Mr HIBBINS (Prahran) — My adjournment matter is for the Minister for Planning. The action I seek is for the minister to remove the Punt Road acquisition overlay. There is currently a planning panel looking at removing, amending or retaining the overlay. Information submitted by VicRoads makes it clear that continuing with the overlay and pursuing a road widening would be an expensive, destructive and pointless exercise.
It will be expensive because the estimated cost for the road widening is half a billion dollars, money that should be used to invest in public transport options and managing the existing road network. It will be destructive because 130 properties would have to be taken to widen Punt Road, with many homes destroyed, including some buildings with heritage value and a local pub. It will have negative impact on local amenity, making residents' access to schools, parks, shops and services more difficult. It will be pointless because in VicRoads's own words, Punt Road volumes would increase significantly under the six-lane concept when compared to the base case, as additional demand is attracted to the corridor.

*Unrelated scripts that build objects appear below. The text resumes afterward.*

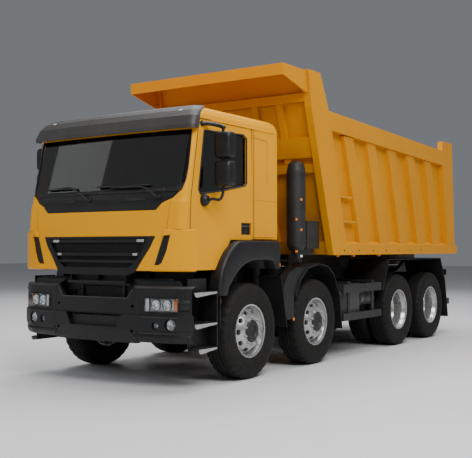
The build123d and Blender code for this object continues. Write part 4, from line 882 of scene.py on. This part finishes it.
def front_backing():
    """Dark panels behind the bumper's notch, between the rails' ends and the wings."""
    bm = bmesh.new()
    for y, top in (((-975, -335), 1150), ((-280, 280), 1055), ((335, 975), 1150)):
        block(bm, (1086, 1094), y, (905, top))
    skin(bm, on_bumper, 1, range(-360, 361, 30), [(z, 57) for z in (600, 670, 745)])
    piece("front_backing", "root", "rubber", bm, bevel=2)


# ---- seats
PAD_INSET = 24  # how much smaller the block is than the pad, on each face
PAD_VOXEL = 0.016  # this and the next three are in metres
PAD_EDGE_RISE = 0.005
PAD_CROWN = 0.019
SEAM_HALF = 0.018
SEAM_PRESS = 0.05  # share of the way to the pad's middle that a seam is pressed in
CLOTH_PRESSURE = 4
CLOTH_FRAMES = 20
SEAT_Y = 520
SEAT_LEAN = -8
# Name, x, half width, z, fill, how far the seams are from the middle, and x of the foot that it leans about.
PADS = [("seat_cushion", (-380, 160), 250, (1505, 1640), 0.7, 130, None),
        ("seat_back", (-395, -275), 240, (1640, 2245), 0.7, 120, -330),
        ("headrest", (-500, -415), 130, (2262, 2430), 0.8, None, -460)]


def crown(place, middle, half):
    """Most a pad's skin may rise at a place: full in the middle of each face, little at its edges."""
    shares = sorted(min(abs(p - m) / h, 1) for p, m, h in zip(place, middle, half))
    return PAD_EDGE_RISE + PAD_CROWN * (1 - shares[0] ** 3) * (1 - shares[1] ** 3)


def blow_up(obj):
    """Cloth pressure from inside, applied to the mesh."""
    cloth = obj.modifiers.new("cloth", "CLOTH")
    cloth.settings.use_pressure = True
    cloth.settings.uniform_pressure_force = CLOTH_PRESSURE
    cloth.settings.effector_weights.gravity = 0
    for frame_number in range(1, CLOTH_FRAMES + 1):
        bpy.context.scene.frame_set(frame_number)
    bpy.ops.object.modifier_apply(modifier="cloth")


def cushion(name, x, y, z, seams):
    """Foam pad blown up from a smaller block by cloth pressure, with sewn channels pressed in after."""
    bm = bmesh.new()
    block(bm, *[(a + PAD_INSET, b - PAD_INSET) for a, b in (x, y, z)])
    obj = piece(name, "cab", "seat_fabric", bm, crease=180)
    bpy.context.view_layer.objects.active = obj
    remesh = obj.modifiers.new("remesh", "REMESH")
    remesh.mode = "VOXEL"
    remesh.voxel_size = PAD_VOXEL
    bpy.ops.object.modifier_apply(modifier="remesh")
    start = [v.co.copy() for v in obj.data.vertices]
    blow_up(obj)
    low, high = at(x[0], y[0], z[0]), at(x[1], y[1], z[1])
    middle = (low + high) / 2
    half = [(b - a) / 2 - PAD_INSET / 1000 for a, b in zip(low, high)]
    for v, was in zip(obj.data.vertices, start):
        step = v.co - was
        rise = crown(was, middle, half)
        if step.length > rise:
            v.co = was + step.normalized() * rise
        for line in seams:
            near = abs(v.co.y - at(0, line, 0).y)
            if near < SEAM_HALF:
                v.co += (middle - v.co) * SEAM_PRESS * (1 - near / SEAM_HALF)
        for k in range(3):
            v.co[k] = min(max(v.co[k], low[k]), high[k])
    for face in obj.data.polygons:
        face.use_smooth = True
    finer = obj.modifiers.new("finer", "SUBSURF")
    finer.levels = finer.render_levels = 1
    return obj


def lean(obj, pivot, degrees):
    """Tilts a pad about a cross line, so the back and headrest lean as the seat's frame does."""
    turn = Matrix.Rotation(math.radians(degrees), 4, "Y")
    obj.data.transform(Matrix.Translation(at(*pivot)) @ turn @ Matrix.Translation(-at(*pivot)))


def seat(word, side):
    """Three pads on a base, with the headrest's two posts; returns the pads."""
    middle = side * SEAT_Y
    pads = []
    for name, x, half, z, fill, seam, pivot in PADS:
        seams = (middle - seam, middle + seam) if seam else ()
        pads.append(cushion(f"{name}_{word}", x, (middle - half, middle + half), z, seams))
        if pivot:
            lean(pads[-1], (pivot, middle, z[0]), SEAT_LEAN)
    bm = bmesh.new()
    block(bm, (-330, 120), (middle - 190, middle + 190), (1406, 1500))
    for y in (middle - 60, middle + 60):
        tube(bm, [(-420, y, 2200), (-452, y, 2290)], 7, 8)
    piece(f"seat_base_{word}", "cab", "interior_plastic", bm, bevel=8)
    return pads


def seats():
    pads = [pad for word, side in SIDES.items() for pad in seat(word, side)]
    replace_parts(pads[0], "cab_seats")


# ---- dump body
RAIL_BUTTONS_X = range(-2250, -4951, -450)
BODY_MARKERS_X = (-2110, -2580, -3410)
# Each leaning rib: x of its front edge at the top and at the foot.
RIBS = [(-2284, -2752), (-2997, -3419), (-3712, -4151), (-4422, -4845), (-5160, -5513)]
RIB_Y, RIB_FOOT, RIB_TOP, RIB_WIDTH = 1165, 1576, 2970, 300
WELD = 4
# Rungs of the ladder: z, front and back end.
RUNGS = [(2160, -2140, -2500), (1830, -2250, -2600)]


def rail_dressing(word, side):
    """Buttons along the bottom rail, and markers on brackets under it."""
    bm = bmesh.new()
    button = [(-2, 0), (-2, 19), (-0.5, 19), (0, 15), (0, 0)]
    for x in RAIL_BUTTONS_X:
        turned(bm, button, (x, side * 1250, 1436), (0, side, 0), 24)
    piece(f"rail_buttons_{word}", "dump_body", "dark_plastic", bm)
    markers, brackets = bmesh.new(), bmesh.new()
    for x in BODY_MARKERS_X:
        block(markers, (x - 26, x + 26), span(side, 1196, 1232), (1356, 1392))
        block(brackets, (x - 10, x + 10), span(side, 1200, 1214), (1390, 1412))
    piece(f"body_markers_{word}", "dump_body", "amber", markers, bevel=4)
    piece(f"marker_brackets_{word}", "dump_body", "dark_plastic", brackets)


def body_side_dressing(word, side):
    """Weld seams on both edges of each rib, and grips on the ladder's rungs."""
    bm = bmesh.new()
    for top, foot in RIBS:
        for shift in (WELD, -RIB_WIDTH - WELD):
            tube(bm, [(foot + shift, side * RIB_Y, RIB_FOOT), (top + shift, side * RIB_Y, RIB_TOP)], WELD, 6)
    piece(f"rib_welds_{word}", "dump_body", "body_yellow", bm)
    bm = bmesh.new()
    for z, front, back in RUNGS:
        for x in even(back + 20, front - 20, 8):
            block(bm, (x - 8, x + 8), span(side, 1175, 1240), (z + 14, z + 17))
    piece(f"rung_grips_{word}", "dump_body", "body_yellow", bm)


def tailgate_dressing(word, side):
    bm = bmesh.new()
    tube(bm, [(-6618, side * 930, 1500), (-6618, side * 930, 1545)], 20, 14)
    for z in (1510, 2030, 2550, 3050):
        nut(bm, (-6600, side * 1060, z), (-1, 0, 0), 14, 9)
    piece(f"gate_fastenings_{word}", "tailgate", "hoist_steel", bm, bevel=1)


# ---- chassis hardware
# Spring bolts: axles, x from the axle, the two y, foot and top, radius of bolt and of nut.
SPRING_BOLTS = [(("front", "second"), 70, (378, 442), (470, 606), 10, 17),
                (("third", "rear"), 74, (462, 524), (600, 760), 11, 18)]
SPRING_NUT_HEIGHT = 16
ROUND_TANKS = ((1040, 760), (790, 760))  # y, z
STACK_X, STACK_Y, STACK_RADIUS = -1300, 1050, 120


def spring_bolts():
    bm = bmesh.new()
    for axles, reach, places, (foot, top), radius, nut_radius in SPRING_BOLTS:
        for axle in axles:
            for side in SIDES.values():
                for x in (AXLES[axle] - reach, AXLES[axle] + reach):
                    for y in places:
                        tube(bm, [(x, side * y, foot), (x, side * y, top)], radius, 10)
                        nut(bm, (x, side * y, foot), (0, 0, -1), nut_radius, SPRING_NUT_HEIGHT)
    piece("spring_bolts", "root", "chassis_paint", bm)


def rail_bolts():
    bm = bmesh.new()
    for x in range(-5900, 900, 220):
        for side in SIDES.values():
            for z in (770, 970):
                nut(bm, (x, side * 430, z), (0, side, 0), 11, 9)
    piece("rail_bolts", "root", "hoist_steel", bm)


def hoop(inner, outer, half):
    """Profile of a flat band that is closed all round."""
    return [(-half, inner), (-half, outer), (half, outer), (half, inner), (-half, inner)]


def tank_straps():
    bm = bmesh.new()
    for y, z in ROUND_TANKS:
        for x in (-3330, -3020):
            turned(bm, hoop(106.5, 109, 16), (x, y, z), FORWARD, 44)
    for x in (-2500, -3150):
        block(bm, (x - 20, x + 20), (-1174, -1170), (590, 910))
    piece("tank_straps", "root", "hoist_steel", bm)


def on_stack(bm, profile, c, s, z, radius, segments):
    """A small turned form that stands out from the stack's skin."""
    turned(bm, profile, (STACK_X + radius * c, STACK_Y + radius * s, z), (c, s, 0), segments)


def stack_bands():
    """Two bands round the stack, and between them rows of small discs, every other row half a space on."""
    bm = bmesh.new()
    for z in (1560, 2400):
        turned(bm, hoop(STACK_RADIUS + 1, STACK_RADIUS + 5, 12), (STACK_X, STACK_Y, z), (0, 0, 1), 48)
    for row in range(11):
        for c, s in circle(30, 0.5 * (row % 2)):
            on_stack(bm, [(0, 0), (0, 6), (1.2, 5), (1.2, 0)], c, s, 1640 + 68 * row, STACK_RADIUS, 6)
    piece("stack_bands", "root", "chassis_paint", bm)


def stack_marks():
    """Small round marks on the side of the stack, in two standing rows."""
    for finish, heights in (("amber", (2080, 1830, 1700, 1430)), ("white_lens", (1370,))):
        bm = bmesh.new()
        for k, z in enumerate(heights):
            turn = math.radians(62 - 30 * (k % 2))
            on_stack(bm, [(-3, 0), (-3, 17), (5, 16), (8, 0)], math.cos(turn), math.sin(turn), z,
                     STACK_RADIUS + 1, 20)
        piece(f"stack_marks_{finish}", "root", finish, bm)


running_gear()
both_sides(lamp_cluster, bumper_dressing, fog_covers, side_markers)
both_sides(rear_lamps)
both_sides(windscreen_border)
wipers()
slat_end_highlights()
grille_mesh()
both_sides(mirror_arm, mirror_heads, mirror_bases)
both_sides(door_dressing, cab_side_lines)
both_sides(door_seams)
both_sides(wheel_housing)
both_sides(visor_lamps)
trough_recesses()
both_sides(arches)
both_sides(steps)
front_backing()
seats()
both_sides(rail_dressing, body_side_dressing)
both_sides(tailgate_dressing)
both_sides(step_treads)
spring_bolts()
rail_bolts()
tank_straps()
stack_bands()
stack_marks()


# ---- stage
# All of this section is in metres.
SKY = (0.8, 0.84, 0.9, 1)
SKY_STRENGTH = 0.22


def floor():
    surface("floor_paint", (0.62, 0.62, 0.63), (0.66, 0.66, 0.67), (0.55, 0.7), cloud=0.4, grain=60,
            bump=0.05)
    mesh = bpy.data.meshes.new("floor")
    bm = bmesh.new()
    bmesh.ops.create_grid(bm, x_segments=2, y_segments=2, size=60)
    bm.to_mesh(mesh)
    bm.free()
    obj = bpy.data.objects.new("floor", mesh)
    bpy.context.scene.collection.objects.link(obj)
    mesh.materials.append(MATERIAL["floor_paint"])


def area_light(name, place, target, size, power, glossy=True):
    """Soft light at a place, turned to a target; one that isn't glossy shows in no reflection."""
    light = bpy.data.lights.new(name, "AREA")
    light.shape = "RECTANGLE"
    light.size, light.size_y = size
    light.energy = power
    obj = bpy.data.objects.new(name, light)
    obj.location = place
    obj.rotation_mode = "QUATERNION"
    obj.rotation_quaternion = (Vector(target) - Vector(place)).to_track_quat("-Z", "Y")
    obj.visible_glossy = glossy
    bpy.context.scene.collection.objects.link(obj)


def studio():
    floor()
    world = bpy.data.worlds.new("studio")
    bpy.context.scene.world = world
    world.use_nodes = True
    put(world.node_tree.nodes["Background"], {"Color": SKY, "Strength": SKY_STRENGTH})
    area_light("key", (7, 8.5, 9.5), (1, 0, 1.5), (7, 5), 1350)
    area_light("front", (15, -5, 8), (2, 0, 1.5), (8, 5), 480, glossy=False)
    area_light("top", (-1, 0, 13), (0, 0, 0), (12, 8), 2300)
    area_light("screen_glow", (11.7, -7.75, 6.2), (1, -0.5, 2.4), (8, 5.5), 55)
    area_light("screen_card", (10.6, -9.5, 6.2), (1, -0.5, 2.4), (2.6, 4.8), 55)
    area_light("side_glow", (-12.5, 8.5, 4.5), (0, 1, 2.3), (8, 5), 30)
    area_light("back", (-12, -9, 8), (0, 0, 2), (8, 5), 600)


CAMERA_PLACE = (10.715, 6.454, 1.462)
CAMERA_HEADING = 180 + 34.13
CAMERA_PITCH = 1.436


def camera():
    data = bpy.data.cameras.new("camera")
    data.lens = 64.83
    data.sensor_width = 36
    data.shift_y = -0.0032
    data.clip_end = 200
    obj = bpy.data.objects.new("camera", data)
    bpy.context.scene.collection.objects.link(obj)
    heading, pitch = math.radians(CAMERA_HEADING), math.radians(CAMERA_PITCH)
    level = math.cos(pitch)
    look = Vector((math.cos(heading) * level, math.sin(heading) * level, math.sin(pitch)))
    obj.location = CAMERA_PLACE
    obj.rotation_mode = "QUATERNION"
    obj.rotation_quaternion = look.to_track_quat("-Z", "Y")
    bpy.context.scene.camera = obj


studio()
camera()
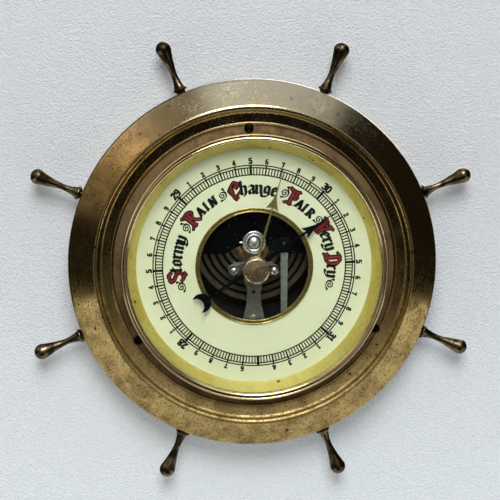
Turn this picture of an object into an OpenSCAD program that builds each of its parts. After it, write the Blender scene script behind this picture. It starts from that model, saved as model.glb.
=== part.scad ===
// Ship's wheel aneroid wall barometer.
// The plan of every piece is drawn face up: x to the right, y towards twelve o'clock and
// z out of the wall. stand() then turns it upright, so that the dial faces -Y.

/* [Wheel rim] */
// Radius of the wheel rim's outer side
rim_r = 82.5; // [80:0.5:90]
// Thickness of the rim's sheet
rim_wall = 1.2; // [0.9:0.1:1.5]
// Gap between the wall and the rim's rear edge
rim_back = 2; // [1:0.5:3]
// Height of the rim's straight side, which carries the handles
rim_side_h = 10.5; // [9:0.5:12]
// Radius of the rounded edge between the side and the broad sloping band
edge_round = 2.4; // [1.8:0.1:3]
// Height of the shoulder, where the band ends, above the straight side
band_h = 9; // [8.6:0.1:10]
// Radius of the rounded shoulder
shoulder_round = 1.6; // [1.4:0.1:1.8]
// Width of the cove from the shoulder's middle to the lip
cove_w = 7.6; // [7:0.1:8]
// Radius at the foot of the cove's wall
cove_r = 2; // [1.6:0.1:2.2]
// Slope of the cove's wall, in degrees
cove_wall = 70; // [60:1:75]
// Slope of the cove's floor, in degrees
cove_floor = 10; // [6:1:12]
// Width of the bead along the lip
lip_w = 1.2; // [1:0.1:1.5]
// Height of this bead over the cove's floor
lip_h = 0.55; // [0.4:0.05:0.7]
// Width of the dark channel between the bezel and the rim's lip
lip_gap = 3.85; // [3.7:0.05:4.2]
// Depth of the sunk ledge that the case sits on, below the case's front edge
ledge_drop = 5.8; // [5.6:0.1:6.4]
// Thickness of the ledge
ledge_t = 1.2; // [1:0.1:1.6]
// Clearance between the ledge's hole and the case
ledge_gap = 1.2; // [1:0.1:1.4]

/* [Handles] */
// Number of handles round the rim
handle_n = 8; // [8:1:8]
// Length of a handle outside the rim
handle_len = 24; // [22:0.5:27]
// Radius of a handle's bulb
bulb_r = 3.5; // [3:0.1:4]
// Radius of a handle's waist
waist_r = 1.4; // [1.2:0.1:1.8]
// Radius of a handle's collar
collar_r = 3.2; // [3:0.1:3.8]
// Thickness of the collar's edge
collar_t = 1.2; // [0.9:0.1:1.5]
// Radius of the neck that passes through the rim
neck_r = 2; // [1.8:0.1:2.3]
// Length of the neck outside the rim
neck_len = 1.1; // [0.8:0.1:1.6]
// Length of the flare between the collar and the waist
flare_len = 6.4; // [5.4:0.1:7.4]
// Radius of the threaded stud inside the rim
stud_r = 1.5; // [1.3:0.1:1.7]
// Thickness of the nut on the stud
handle_nut_t = 2; // [1.6:0.1:2.6]
// Radius over the corners of this nut
handle_nut_r = 3; // [2.8:0.1:3.4]
// Clearance between this flat nut and the curved rim
nut_seat = 0.12; // [0.1:0.01:0.2]
// Length of the stud that stands out of the nut
stud_end = 1.2; // [0.8:0.1:1.4]

/* [Case] */
// Room between the movement's base plate and the inside of the case
case_room = 7.2; // [7:0.1:7.6]
// Thickness of the case's sheet
case_wall = 0.8; // [0.6:0.1:0.9]
// Thickness of the flange soldered round the case
flange_t = 0.8; // [0.6:0.1:1]
// Radius of the hole at the back through which the adjusting screw is reached
access_r = 3.5; // [3:0.1:4]
// Turn of the three case screws away from twelve o'clock, in degrees
case_screw_turn = 2.3; // [0:0.1:5]
// Radius of the shank of each screw that holds the case in the rim
case_screw_r = 1.1; // [0.9:0.1:1.2]
// Radius of the head of each of these screws
case_head_r = 2.1; // [1.9:0.1:2.1]
// Height of the domed head
case_head_h = 1.3; // [1:0.1:1.4]
// Clearance between this head and the bezel
head_gap = 0.125; // [0.1:0.005:0.2]
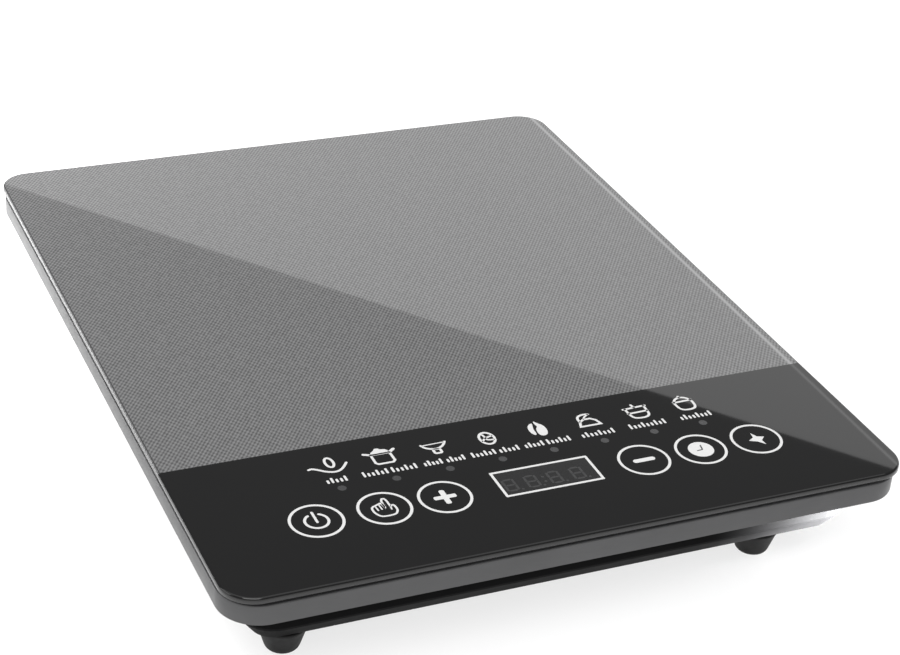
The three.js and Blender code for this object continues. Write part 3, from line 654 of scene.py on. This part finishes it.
def symbol_hand(x, y, ink):
    """A pointing hand: one finger up, three folded ones beside it and a thumb."""
    hand = [(0.3, -0.9), (0.2, 4.2), (0.9, 6.0), (1.9, 6.0), (2.4, 4.4), (2.4, 0.2), (3.2, 1.3), (4.1, 0.9),
            (4.3, -1.8), (3.8, -3.3), (2.7, -4.7), (0.0, -5.0), (-2.8, -4.8), (-3.9, -3.5), (-4.7, -1.6),
            (-4.8, 0.8), (-4.2, 2.0), (-3.0, 2.4), (-1.5, 3.1), (-0.1, 3.6)]
    creases = [[(-3.0, 1.8), (-2.8, -0.7)], [(-1.4, 2.5), (-1.2, -0.4)], [(2.4, 0.3), (2.3, -1.3)]]
    parts = [stroke(at(smooth(hand, True, 2), x, y), 0.85 * MM, ink, closed=True)]
    return parts + [stroke(at(c, x, y), 0.6 * MM, ink) for c in creases]


def symbol_plus(x, y, ink):
    long, thick = 4.55, 1.1
    arm = [(thick, thick), (thick, long - 0.5), (thick - 0.5, long), (0.5 - thick, long), (-thick, long - 0.5)]
    cross = []
    for k in range(4):
        c, s = math.cos(math.radians(90 * k)), math.sin(math.radians(90 * k))
        cross += [(px * c - py * s, px * s + py * c) for px, py in arm]
    return [filled(at(cross, x, y), ink)]


def symbol_minus(x, y, ink):
    return [stroke(at([(-3.6, 0), (3.6, 0)], x, y), 2.3 * MM, ink)]


def symbol_timer(x, y, ink):
    """A white clock face with two dark hands."""
    dark = material("print_dark")
    hands = [[(1.1, 2.5), (0.5, -0.3)], [(0.4, -0.45), (-1.8, -0.6)]]
    face = filled(at(circle(0, -0.1, 5.2), x, y), ink)
    return [face] + [stroke(at(h, x, y), 0.55 * MM, dark, top=HANDS_TOP) for h in hands]


def symbol_boost(x, y, ink):
    bolt = [(-0.3, 4.4), (1.2, 1.5), (3.9, 0.5), (1.7, -1.5),
            (2.0, -4.7), (-0.4, -1.9), (-3.5, -0.4), (-0.7, 1.3)]
    return [filled(at(bolt[::-1], x, y), ink)]


def mark_fry(ink):
    line = smooth([(-85.5, -104.6), (-84.0, -104.2), (-81.6, -105.9), (-79.7, -107.5), (-77.4, -108.5),
                   (-75.5, -108.7), (-73.7, -108.0), (-71.9, -106.4), (-70.0, -103.9)], rounds=2)
    egg = circle(-76.3, -102.1, 1.6, 32, 3.2)
    return [stroke(at(line), LINE, ink), stroke(at(egg), LINE, ink, closed=True)]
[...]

VicRoads's own projections show a 65 per cent increase in traffic along Punt Road with a road widening and only a marginal improvement in travel times of 4 kilometres an hour in the morning peak — that is $125 million per kilometre an hour. This is all based on VicRoads's projections, mind you, that suggest that after years of declining traffic on Punt Road we are suddenly going to have a massive growth in the number of cars on our roads. The projections need to be looked at very carefully.
I accept that acquisition overlays can be a tool to use to reserve private land for public use. In Stonnington we use them to reserve land for parks and open space as part of our planned and funded open space strategy, but to have an overlay on for 50 years for an unplanned and unfunded project that, if put in place, would be an expensive, destructive and counterproductive folly is not appropriate. The Punt Road area is not just a road that people drive through that needs to be widened at all costs; it is an area where people live, go to school, play in parks, walk along and visit family in hospital or in aged-care homes.
There is a good alternative. VicRoads currently owns around $19 million worth of assets along Punt Road. Some of these could be sold off to invest in Punt Road improvements — an improved route 246 bus service that links in with other services for an inter-city orbital route, modern bus stops with real-time electronic timetable displays and amenity improvements such as street trees and park benches, which are lacking in the area. Half a billion dollars could and should pay for increasing capacity on our train and tram network by upgrading our outdated rail signalling and providing new and upgraded stations, rolling stock and line extensions and an integrated transport network where tram lines and bus routes link up with train stations.
Much of the Punt Road area is in a residential growth zone. Removing the overlay would result in improved street frontages and the retention of heritage buildings and modern urban developments that cater to sustainable transport and add to the local amenity rather than vacant blocks and un-renovated homes. That would be a good future for Punt Road and the surrounding area.